### Directions:
Copy exactly the lines of the material below that run from the one containing "The FreeCAD and" through the one containing "return material". Copy no other lines.

### Provided records:
________________

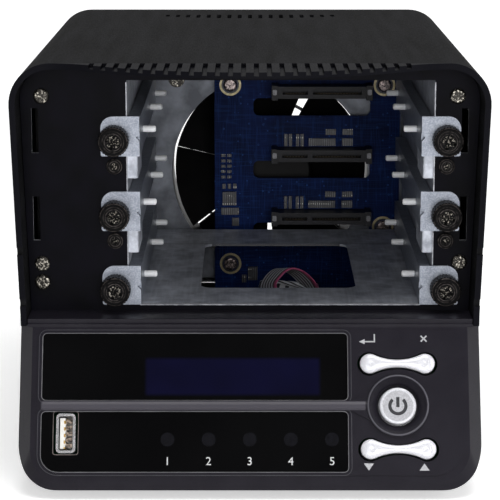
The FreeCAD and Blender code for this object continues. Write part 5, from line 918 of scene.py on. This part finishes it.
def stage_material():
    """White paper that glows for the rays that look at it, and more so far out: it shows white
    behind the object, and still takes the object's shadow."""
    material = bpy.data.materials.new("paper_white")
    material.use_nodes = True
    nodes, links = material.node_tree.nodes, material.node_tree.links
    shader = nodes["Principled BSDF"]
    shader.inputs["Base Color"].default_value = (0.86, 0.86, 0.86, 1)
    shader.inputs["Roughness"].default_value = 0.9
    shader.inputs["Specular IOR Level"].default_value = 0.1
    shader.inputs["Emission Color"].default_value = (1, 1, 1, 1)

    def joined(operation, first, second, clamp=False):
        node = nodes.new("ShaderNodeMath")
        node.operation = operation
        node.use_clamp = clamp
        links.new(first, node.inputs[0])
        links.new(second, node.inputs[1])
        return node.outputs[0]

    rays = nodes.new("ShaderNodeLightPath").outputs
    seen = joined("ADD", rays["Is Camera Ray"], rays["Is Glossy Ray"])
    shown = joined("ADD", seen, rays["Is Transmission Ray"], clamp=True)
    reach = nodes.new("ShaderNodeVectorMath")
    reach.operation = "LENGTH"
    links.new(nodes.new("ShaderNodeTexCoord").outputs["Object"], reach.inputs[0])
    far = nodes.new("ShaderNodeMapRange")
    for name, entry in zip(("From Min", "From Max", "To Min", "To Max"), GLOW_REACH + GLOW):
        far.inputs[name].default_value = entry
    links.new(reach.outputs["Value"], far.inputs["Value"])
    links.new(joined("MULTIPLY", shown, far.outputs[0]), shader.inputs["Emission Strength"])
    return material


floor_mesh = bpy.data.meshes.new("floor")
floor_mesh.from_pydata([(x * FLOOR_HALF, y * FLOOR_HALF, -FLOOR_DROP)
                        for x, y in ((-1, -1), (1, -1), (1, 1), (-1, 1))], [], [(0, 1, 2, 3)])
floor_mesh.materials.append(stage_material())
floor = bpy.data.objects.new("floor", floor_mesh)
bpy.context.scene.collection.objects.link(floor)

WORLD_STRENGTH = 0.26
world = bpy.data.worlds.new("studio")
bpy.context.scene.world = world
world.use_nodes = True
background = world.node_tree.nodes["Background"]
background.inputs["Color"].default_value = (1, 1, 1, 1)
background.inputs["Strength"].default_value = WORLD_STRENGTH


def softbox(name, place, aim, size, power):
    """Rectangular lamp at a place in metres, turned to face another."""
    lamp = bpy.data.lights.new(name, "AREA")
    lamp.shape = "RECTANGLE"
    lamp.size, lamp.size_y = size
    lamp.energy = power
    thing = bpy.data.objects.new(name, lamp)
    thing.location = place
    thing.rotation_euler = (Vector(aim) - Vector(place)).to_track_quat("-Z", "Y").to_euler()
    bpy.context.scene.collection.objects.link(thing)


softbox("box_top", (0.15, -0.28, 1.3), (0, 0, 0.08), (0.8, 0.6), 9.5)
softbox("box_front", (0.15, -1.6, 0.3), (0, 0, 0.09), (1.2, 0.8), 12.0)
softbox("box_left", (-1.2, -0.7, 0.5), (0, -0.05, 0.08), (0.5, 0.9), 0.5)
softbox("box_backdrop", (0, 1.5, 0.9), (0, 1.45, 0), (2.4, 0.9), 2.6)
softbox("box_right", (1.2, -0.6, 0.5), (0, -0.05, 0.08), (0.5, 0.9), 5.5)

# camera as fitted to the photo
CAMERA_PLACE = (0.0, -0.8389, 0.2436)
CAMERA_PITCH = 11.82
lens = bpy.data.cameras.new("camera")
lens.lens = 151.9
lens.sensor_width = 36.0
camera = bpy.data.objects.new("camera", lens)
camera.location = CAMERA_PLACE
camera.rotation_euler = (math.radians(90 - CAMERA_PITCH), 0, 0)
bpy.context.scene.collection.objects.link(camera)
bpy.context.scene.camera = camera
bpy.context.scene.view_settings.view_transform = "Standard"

________________

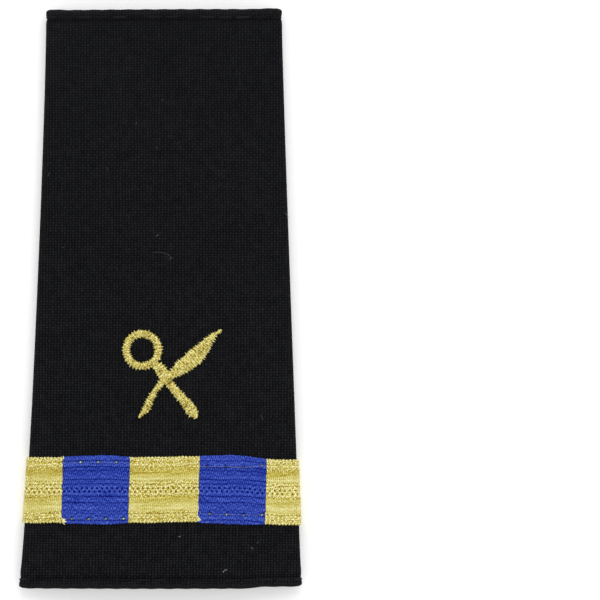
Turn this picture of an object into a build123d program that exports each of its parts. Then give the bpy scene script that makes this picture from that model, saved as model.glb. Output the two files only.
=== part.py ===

________________

### Correct result:
The FreeCAD and Blender code for this object continues. Write part 5, from line 918 of scene.py on. This part finishes it.
def stage_material():
    """White paper that glows for the rays that look at it, and more so far out: it shows white
    behind the object, and still takes the object's shadow."""
    material = bpy.data.materials.new("paper_white")
    material.use_nodes = True
    nodes, links = material.node_tree.nodes, material.node_tree.links
    shader = nodes["Principled BSDF"]
    shader.inputs["Base Color"].default_value = (0.86, 0.86, 0.86, 1)
    shader.inputs["Roughness"].default_value = 0.9
    shader.inputs["Specular IOR Level"].default_value = 0.1
    shader.inputs["Emission Color"].default_value = (1, 1, 1, 1)

    def joined(operation, first, second, clamp=False):
        node = nodes.new("ShaderNodeMath")
        node.operation = operation
        node.use_clamp = clamp
        links.new(first, node.inputs[0])
        links.new(second, node.inputs[1])
        return node.outputs[0]

    rays = nodes.new("ShaderNodeLightPath").outputs
    seen = joined("ADD", rays["Is Camera Ray"], rays["Is Glossy Ray"])
    shown = joined("ADD", seen, rays["Is Transmission Ray"], clamp=True)
    reach = nodes.new("ShaderNodeVectorMath")
    reach.operation = "LENGTH"
    links.new(nodes.new("ShaderNodeTexCoord").outputs["Object"], reach.inputs[0])
    far = nodes.new("ShaderNodeMapRange")
    for name, entry in zip(("From Min", "From Max", "To Min", "To Max"), GLOW_REACH + GLOW):
        far.inputs[name].default_value = entry
    links.new(reach.outputs["Value"], far.inputs["Value"])
    links.new(joined("MULTIPLY", shown, far.outputs[0]), shader.inputs["Emission Strength"])
    return material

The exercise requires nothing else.